Career change a good fit for top apprentice

Mitchell Dowling at Laser 3D in Dandenong. 133709 Picture: GARY SISSONS

By CASEY NEILL

DANDENONG apprentice Mitchell Dowling has trumped more than 35,000 others for a top honour.
The 25-year-old won the Best Victorian Apprentice Award for last year from the Group Training Association of Victoria (GTAV).
“I felt very surprised. I knew I was going quite well, I didn’t know I was going the best,” he said.
Mr Dowling works at Laser 3D in Dandenong, employed by Link Employment and Training.
“Originally I used to do university. I studied for a few years – I did IT and then I did science,” he said.
“Both of them I was like ‘yeah I’m doing it, no I don’t really find it too interesting’.”
So he quit and took on a management position at Coles, where he still works part time.

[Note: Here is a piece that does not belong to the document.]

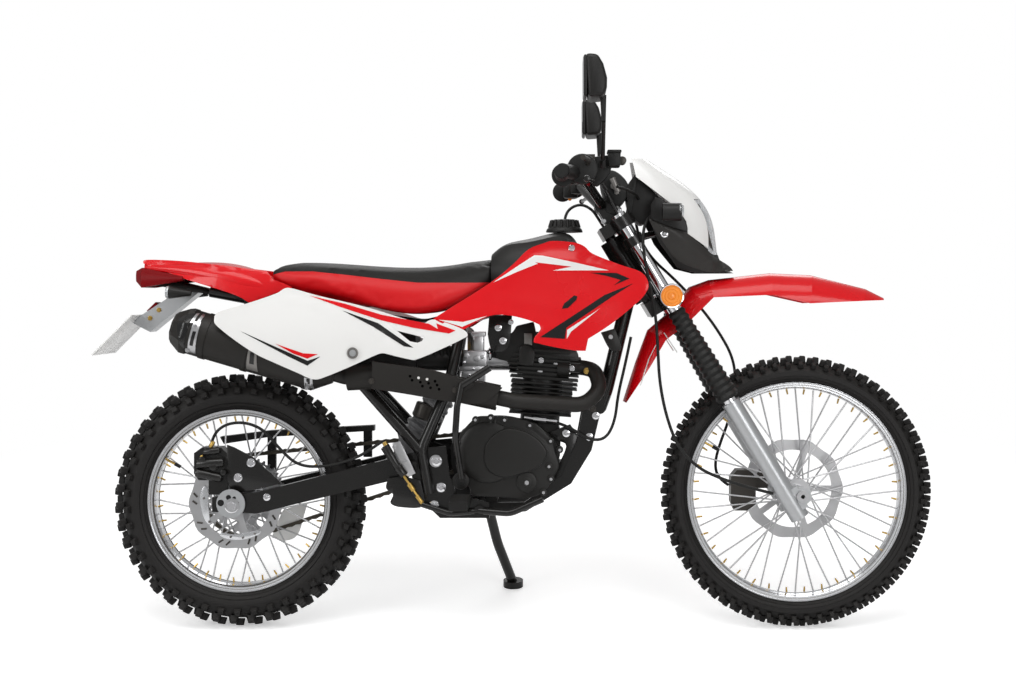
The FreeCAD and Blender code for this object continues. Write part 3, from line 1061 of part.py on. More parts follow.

“I got to about 23 or 24 and went ‘oh God, I’m doing nothing. I better decide on something’,” he said.
He completed a pre-apprenticeship at the end of 2013 and came across fitting and turning.
“And here I am,” he said.
The large laser-cutting company works on car parts, garden screens, installation art and much more.
Mr Dowling said he wanted to move into management, learn about servicing lasers and find out more about emerging technologies like 3D printing and rapid computer numerical control (CNC) machining.

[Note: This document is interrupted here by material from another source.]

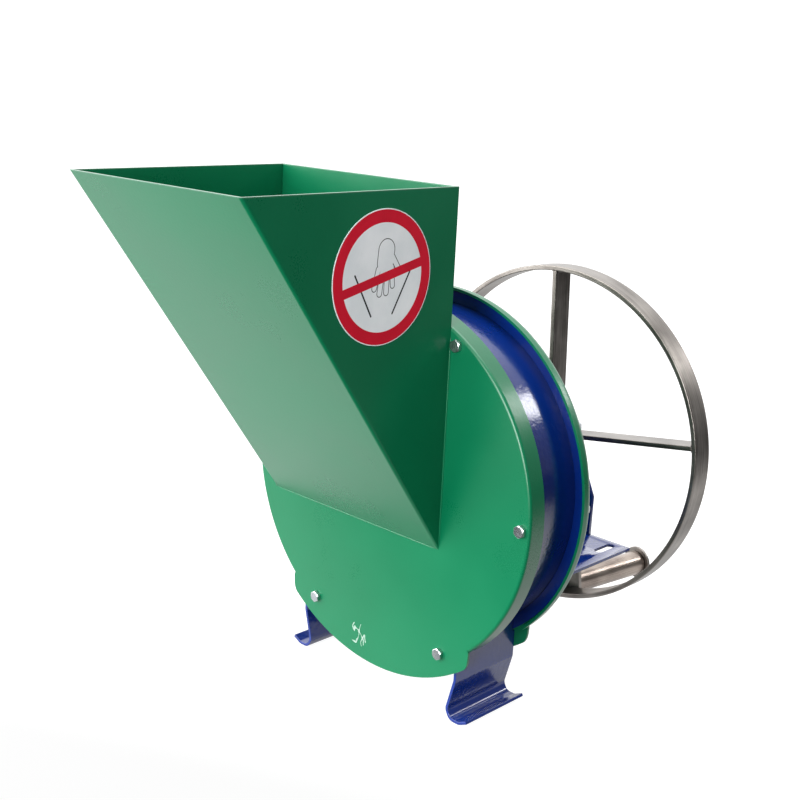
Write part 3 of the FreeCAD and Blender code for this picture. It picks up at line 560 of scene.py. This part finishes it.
def make_printed_label():
    """A round printed sign: pale disc, red ring and bar, a plain hand over a plain trough."""
    material, tree, shader, coordinates = new_material("printed_label")
    low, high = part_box("hopper_sign")
    centre = (low + high) / 2
    point = add_node(tree, "ShaderNodeVectorMath",
                     {0: coordinates["Object"], 1: tuple(centre)}, operation="SUBTRACT").outputs[0]
    flat = add_node(tree, "ShaderNodeVectorMath", {0: point, 1: (0.0, 1.0, 1.0)},
                    operation="MULTIPLY").outputs[0]

    def rod(start, end, radius):
        return place_group(tree, ROD_DISTANCE, {
            "Point": flat, "Start": (0.0, start[0] * MM, start[1] * MM),
            "End": (0.0, end[0] * MM, end[1] * MM), "Radius": radius * MM})["Distance"]

    def inside(distance, edge=0.00012):
        return calculate(tree, "SUBTRACT", 1.0, ramp(tree, distance, -edge, edge))

    hand = rod(*HAND[0])
    for start, end, radius in HAND[1:]:
        hand = calculate(tree, "MINIMUM", hand, rod(start, end, radius))
    drawn = calculate(tree, "SUBTRACT", calculate(tree, "ABSOLUTE", hand), 0.35 * MM)
    for start, end in HOPPER_LINES:
        drawn = calculate(tree, "MINIMUM", drawn, rod(start, end, 0.8))
    reach_mm = SIGN_RING - SIGN_RING_WIDTH / 2
    tip = (reach_mm * math.cos(SIGN_BAR_TILT), reach_mm * math.sin(SIGN_BAR_TILT))
    bar = rod((-tip[0], -tip[1]), tip, SIGN_BAR_HALF)
    from_middle = add_node(tree, "ShaderNodeVectorMath", {0: flat}, operation="LENGTH").outputs["Value"]
    from_ring = calculate(tree, "ABSOLUTE", calculate(tree, "SUBTRACT", from_middle, reach_mm * MM))
    ring = calculate(tree, "SUBTRACT", from_ring, SIGN_RING_WIDTH / 2 * MM)
    red = inside(calculate(tree, "MINIMUM", bar, ring))
    paper = mottled(tree, coordinates["Object"], shade(232, 234, 236), shade(214, 219, 222),
                    30.0, 900.0)["Color"]
    ink = mottled(tree, coordinates["Object"], shade(204, 8, 42), shade(190, 6, 38), 40.0, 700.0)["Color"]
    drawing = mix(tree, inside(drawn), paper, shade(30, 34, 38))
    peel = place_group(tree, ORANGE_PEEL, {
        "Vector": coordinates["Object"], "Grain": 400.0, "Depth": 0.05, "Wave": 0.05})
    set_inputs(tree, shader, {
        "Base Color": mix(tree, red, drawing, ink), "Normal": peel["Normal"], "Roughness": 0.5,
        "Specular IOR Level": 0.25})
    return material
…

“Things that could be really cool but are on the edge,” he said.
He was among 19 apprentices selected for Group Training Australia’s annual Today’s Skills, Tomorrow’s Leaders program last August.
The seven-day event took place at the Australian Institute of Sport (AIS) in Canberra and was designed to develop leadership and career management skills.
“You can’t really aim for prizes, you just have to aim for doing a really good job,” Mr Dowling said.
He is officially in the second year of his apprenticeship, but it is competency based and he is blitzing his TAFE work.
“I should have my four-year apprenticeship finished in two years,” he said.
He said it helped that he’d started older than most apprentices because he knew what he wanted to do.
“I’m treating it very differently to how I treated university,” he said.
“Also the fact that I get paid to learn is a huge thing.
“I’ve got a 15-grand HECS debt for something that I didn’t even finish.”